この眼鏡っ娘マンガがすごい!第156回:井上和郎「美鳥の日々」

井上和郎「美鳥の日々」

小学館『週刊少年サンデー』2002年第42号~2004年第34号

このコラムを書き続けて、改めて気づいたことがあります。記憶に残る素晴らしい作品になるためには、可愛い眼鏡っ娘が登場することは確かに大切なのですが、負けず劣らず「眼鏡を愛する者」(以下、メガネストと呼びます)が魅力的であることが重要だということです。たとえばそういう作品として、『屈折リーベ』『ラブやん』『妄想戦士ヤマモト』や『境界の彼方』などの名前を挙げられます。

というわけで、本作もそういうメガネストが魅力的な作品の一つであります。とはいえ、本作の問題は、主人公の沢村正治が本当にメガネストかどうか、その一点にあるでしょう。というのは、作中では明らかに眼鏡っ娘のことが好きであろう描写が連発されるのですが、肝心なところではぐらかされてしまうからであります。果たして彼はメガネストなのか、その点に着目して見ていきましょう。

たとえばdays13やdays22では、正治は眼鏡っ娘のゆかりちゃんに圧倒的に悩殺されます。明らかに眼鏡っ娘に反応しているのです。

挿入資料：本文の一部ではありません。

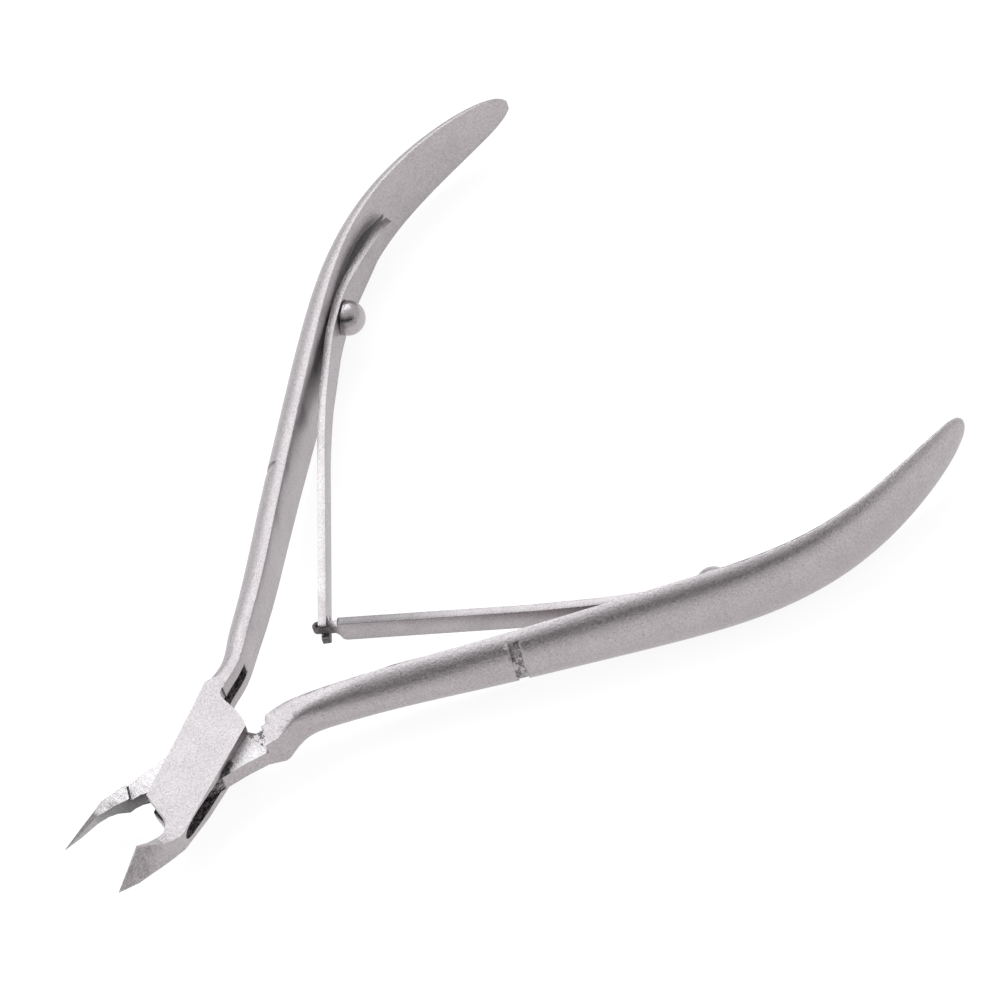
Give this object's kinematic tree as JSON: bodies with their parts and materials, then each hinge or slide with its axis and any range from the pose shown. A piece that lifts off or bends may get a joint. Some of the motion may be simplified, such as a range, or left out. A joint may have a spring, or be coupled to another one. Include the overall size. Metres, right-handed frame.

いやあ、キラキラしてますねえ。私も悩殺されます。正常な反応です。
とはいえ、問題はdays27なのです。正治をメガネストだろうと推測した姉が凶悪な眼鏡トラップを仕掛けるのですが、なんとこの素晴らしい眼鏡っ娘に、正治はまったく反応しないのです。これでトキメかないようでは、断じて眼鏡フェチとは呼べません。

このメガネ姿に反応しないようでは、正治が本当にメガネストかどうか、疑わしいのであります。
が、しかし。ちょっと冷静になって考えてみれば。むしろ正治は極めつけに重度なメガネストなのかもしれません。というのは、ひょっとしたら伊達メガネには反応しないということかもしれないからです。伊達メガネを否定する、重度の原理主義メガネストの可能性があるわけです。
だがしかし、この仮説も、days20で覆されているのです。正治は、変装ダテめがねに見事に反応するのでありました。

伊達眼鏡のヒロインに、「ズギューンッ」っとハートを射貫かれております。伊達かどうかは、重要な論点ではなかったのです。
正治が眼鏡っ娘に対して防御不能であることは、他にも様々なエピソードで描かれております。彼がメガネストであることに、もはや何の疑いもないのであります。

正治がメガネスキーになった経緯は、days58に丁寧に描かれています。小学校のクラスメイト、保健委員の眼鏡っ娘が、彼の初恋の相手だったのでした。うん、超かわいい!

こんな眼鏡っ娘が幼なじみでは、メガネストになるのも無理はありません。
この眼鏡っ娘、days64では腐って再登場するのですが。

というわけで、こんな重度のメガネスキー正治がどうしてdays27で眼鏡っ娘に無反応だったかが、改めて重大な問題として浮かび上がってくるのです。残念ながら作中では、直接その疑問に対する解答を見出すことはできません。理由が明確に分かる人には、ぜひご教示いただきたいところです。よろしくお願いします。
今のところ、個人的には、問題を解く鍵となるのは「お姉さん」の存在ではないかなあと考えております。正治の姉は、圧倒的な眼鏡ビューティーなのです。性格はワイルドなんですが。

で、正治はもちろん肉親である姉には眼鏡だからといって反応することはありません。これが重要な事実かなあと思うわけです。つまり、身内であると思っている対象は、本能的に「萌え」の感情から外すということなのかもしれません。萌えの聖典『妄想戦士ヤマモト』でも、あのヤマモトですら実の妹がいるために「妹萌え」を理解できないというエピソードが描かれています。本作でも、たとえ眼鏡であっても「身内」には萌えないという原則が現われているのかもしれません。

しかし、この姉、とてもキュートな眼鏡っ娘ですねえ。個人的には、本作に出てくる眼鏡っ娘の中で、いちばん魅力的な人物であるように思うのでありました。
ということで、魅力的な眼鏡っ娘が満載な上に、メガネストの生態も描かれている作品なのでした。

書誌情報

同名単行本全8巻。電子書籍でも読むことができます。
本文中では眼鏡っ娘に夢中で作品そのものに触れる余裕がありませんでしたが、改めて見てみると、読後感がとても爽やかな秀作です。一見して面白おかしくフェチズムを追究しているように見えながら、実際に読んでみると、人間のかけがえの無さに対する暖かな眼差しと信頼感が全編に漲っていて、とても温かい気分になれるのです。表面的に見るだけでは奇をてらった設定に目を奪われるかもしれませんが、本質的には王道ド真ん中の清々しいラブコメであるように思います。